A few days later, the narrator
befriends Gagin and learns that Asya is really his sister. At the age
of twelve, Gagin was sent to St. Petersburg to study at
a boarding school while his widowed father remained in the
countryside. After the death of his father, Gagin came to know that
his father had another child, a daughter named Asya, whose mother was
Tatyana, a maid at the Gagins' house. Gagin is forced to
raise the thirteen-year-old girl alone. He sends her to a boarding
school for some years. However, due to them facing social stigma due
to her illegitimate birth, he finally decides to go abroad with Asya.

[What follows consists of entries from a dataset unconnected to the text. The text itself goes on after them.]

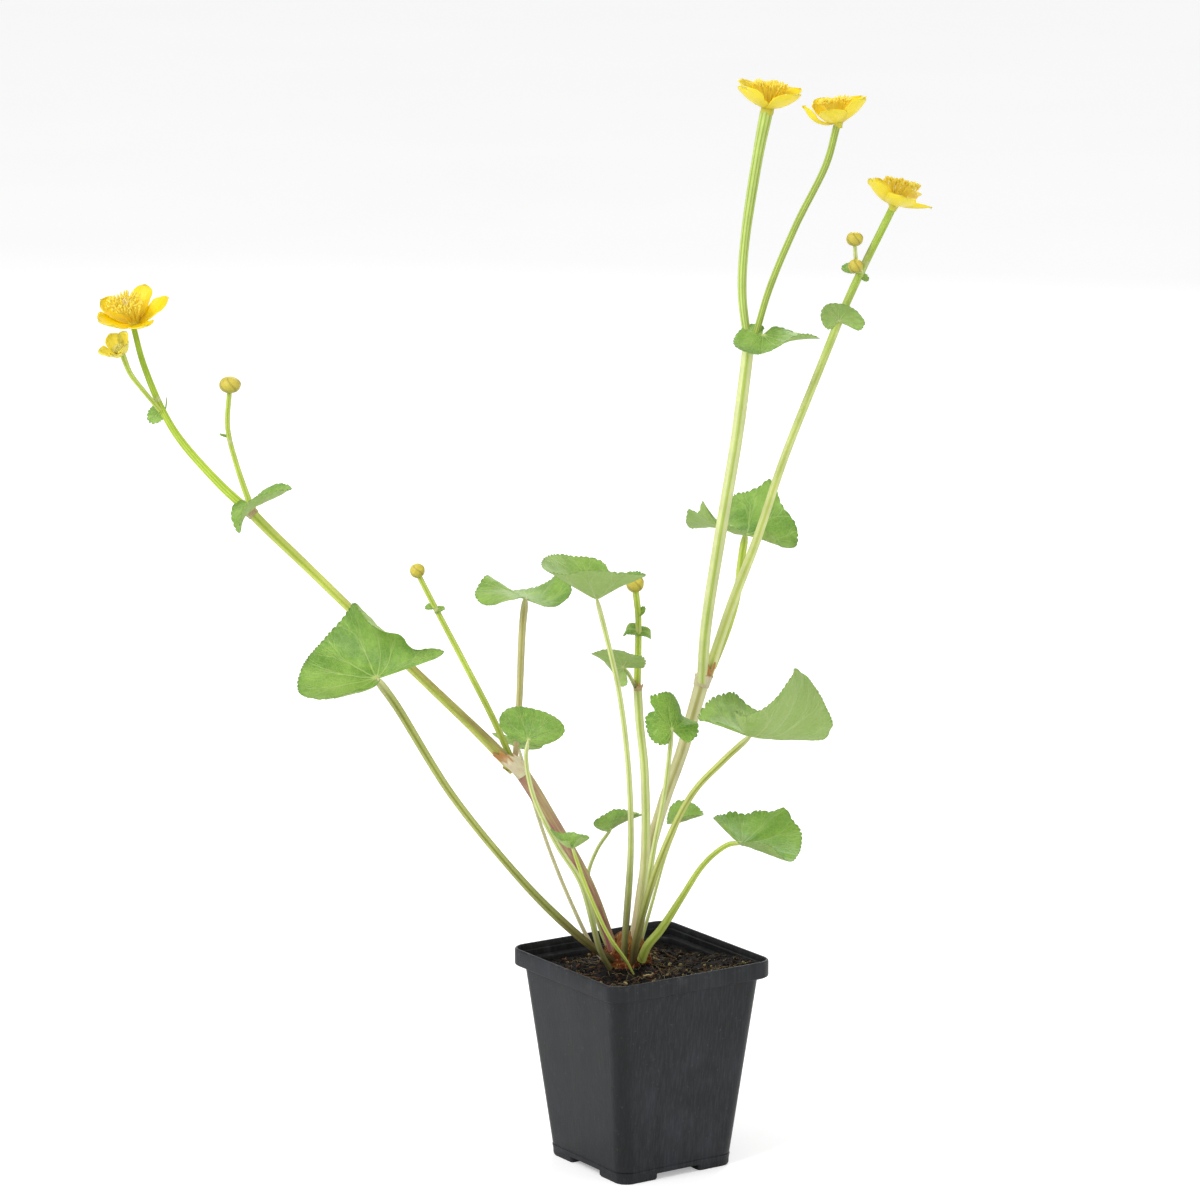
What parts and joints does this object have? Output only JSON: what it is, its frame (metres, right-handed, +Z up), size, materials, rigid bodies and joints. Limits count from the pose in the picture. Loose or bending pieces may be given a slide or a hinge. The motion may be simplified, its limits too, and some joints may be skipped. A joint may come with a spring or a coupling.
{
  "type": "marsh marigold in a pot",
  "caption": "Flowering marsh marigold with long leafy stems, growing from a square tapered nursery pot of dark compost.",
  "frame": {"origin": "on the floor under the centre of the pot", "axes": "+X along the plant's widest spread, +Y towards the pot's far side, +Z up; the square pot is turned 33.56 degrees about Z"},
  "size_m": [0.3806, 0.1504, 0.5066],
  "materials": {
    "pot": "satin black injection-moulded plastic",
    "soil": "dark peaty compost",
    "crown": "brown fibrous sheaths",
    "old_stem": "ribbed olive stem, beige at its edges",
    "stem": "smooth hollow green stem",
    "bud": "closed olive yellow bud",
    "stamens": "fine yellow stamens",
    "petal": "waxy bright yellow petal",
    "leaf": "matte green leaf with pale veins"
  },
  "bodies": {
    "root": {"pot": "pot", "crown": "crown", "stem_left_lower": "old_stem", "stem_left_middle": "stem", "stem_left_upper": "stem", "bud_stalk_left_low": "stem", "bud_stalk_left_high": "stem", "stem_right_lower": "old_stem", "stem_right_tall": "stem", "flower_stalk_top": "stem", "flower_stalk_top_right": "stem", "stem_right_side": "stem", "stem_center_lower": "stem", "stem_center_upper": "stem", "flower_left_heart": "stamens", "flower_left_petal_1": "petal", "flower_left_petal_2": "petal", "flower_left_petal_3": "petal", "flower_left_petal_4": "petal", "flower_left_petal_5": "petal", "flower_top_heart": "stamens", "flower_top_petal_1": "petal", "flower_top_petal_2": "petal", "flower_top_petal_3": "petal", "flower_top_petal_4": "petal", "flower_top_petal_5": "petal", "flower_top_right_heart": "stamens", "flower_top_right_petal_1": "petal", "flower_top_right_petal_2": "petal", "flower_top_right_petal_3": "petal", "flower_top_right_petal_4": "petal", "flower_top_right_petal_5": "petal", "flower_right_heart": "stamens", "flower_right_petal_1": "petal", "flower_right_petal_2": "petal", "flower_right_petal_3": "petal", "flower_right_petal_4": "petal", "flower_right_petal_5": "petal", "bud_left_low": "bud", "bud_left_high": "bud", "bud_center": "bud", "bud_pair_right": "bud", "flower_half_open": "petal", "leaf_left_large": "leaf", "leaf_center_high": "leaf", "leaf_center_left": "leaf", "leaf_low_left": "leaf", "leaf_right_mid": "leaf", "leaf_center_low": "leaf", "leaf_front_small": "leaf", "leaf_back_left": "leaf", "leaf_back_low": "leaf", "leaf_back_right": "leaf", "leaf_right_large": "leaf", "leaf_center_front": "leaf", "leaf_right_low": "leaf", "bract_left": "leaf", "bract_right_mid": "leaf", "bract_right_high": "leaf", "soil": "soil"}
  },
  "joints": []
}
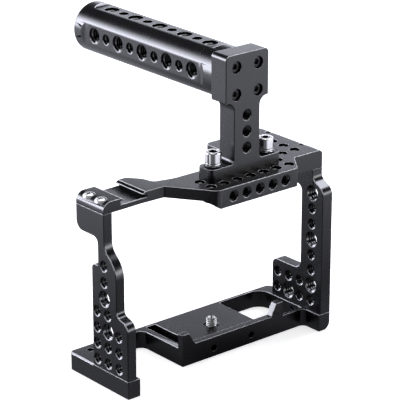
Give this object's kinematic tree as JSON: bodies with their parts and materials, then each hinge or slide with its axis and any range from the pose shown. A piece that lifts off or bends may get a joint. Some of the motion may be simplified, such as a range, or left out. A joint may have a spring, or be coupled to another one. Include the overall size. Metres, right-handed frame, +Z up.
{
  "type": "camera cage",
  "caption": "Machined camera cage with a camera screw, drilled side arms, a cold shoe and a round top handle on a post.",
  "frame": {"origin": "the camera screw's axis at the tray floor", "axes": "+Z up along the camera screw, +X towards the tall side arm, +Y from the tray's lip towards the handle's free end"},
  "size_m": [0.1573, 0.1577, 0.1875],
  "materials": {
    "black_anodised": "satin black anodised, bead blasted",
    "plated_steel": "bright nickel plated",
    "black_steel": "black oxide"
  },
  "bodies": {
    "cage": {"base_plate": "black_anodised", "left_arm": "black_anodised", "right_arm": "black_anodised", "top_plate": "black_anodised", "handle_post": "black_anodised", "handle_grip": "black_anodised", "grip_screws": "black_steel", "lock_washer_left": "plated_steel", "lock_washer_right": "plated_steel", "flat_washer_left": "plated_steel", "flat_washer_right": "plated_steel", "camera_screw_washer": "black_steel", "left_top_screws": "plated_steel", "right_top_screws": "black_steel", "left_foot_screws": "black_steel", "right_foot_screws": "black_steel"},
    "stud": {"camera_screw": "plated_steel", "camera_screw_clip": "black_steel"},
    "bolt_left": {"handle_bolt_left": "plated_steel"},
    "bolt_right": {"handle_bolt_right": "plated_steel"}
  },
  "joints": [
    {"name": "camera_screw_turn", "type": "hinge", "parent": "cage", "child": "stud", "pos_m": [0, 0, 0], "axis": [0, 0, 1], "continuous": true},
    {"name": "bolt_left_turn", "type": "hinge", "parent": "cage", "child": "bolt_left", "pos_m": [-0.0151, -0.0191, 0.103], "axis": [0, 0, 1], "continuous": true},
    {"name": "bolt_right_turn", "type": "hinge", "parent": "cage", "child": "bolt_right", "pos_m": [0.0249, -0.0191, 0.103], "axis": [0, 0, 1], "continuous": true}
  ]
}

The narrator feels deep pity for Asya -
be believes that it is her unclear social position (the daughter of
a serf and a master) that causes her to have nervous
breakdowns. Gradually he falls in love with Asya. Asya writes him a
letter asking him to meet. Gagin, who knows about his sister’s
feelings, asks the narrator if he would agree to marry her. The hero,
unsure of his feelings, cannot fully agree and promises to reject
Asya's love at the meeting (if it takes place).
The narrator's meeting with Asya takes
place in the house of the burgomaster's widow. After the
confession of her feelings, Asya finds herself in his arms, but then
the narrator conveys his disappointment to her for ruining everything
by confessing to her brother, and now their happiness is impossible.
Asya runs away. Hero and Gagin look for her. In the end, the narrator
realizes that he truly loves Asya and wants to marry her. The next
day he plans to ask his brother for the girl’s hand in marriage.
But the next day it turns out that Gagin and Asya left the city. The
hero tries to catch up with them, but loses their trail in London.
The narrator never meets Asya again.
There were other women in his life, but now, on the threshold of old
age and death, he understands that he truly loved only her, and that
even the dried flower that she gave him will outlive both lovers -
reflecting on the fleeting nature of human life.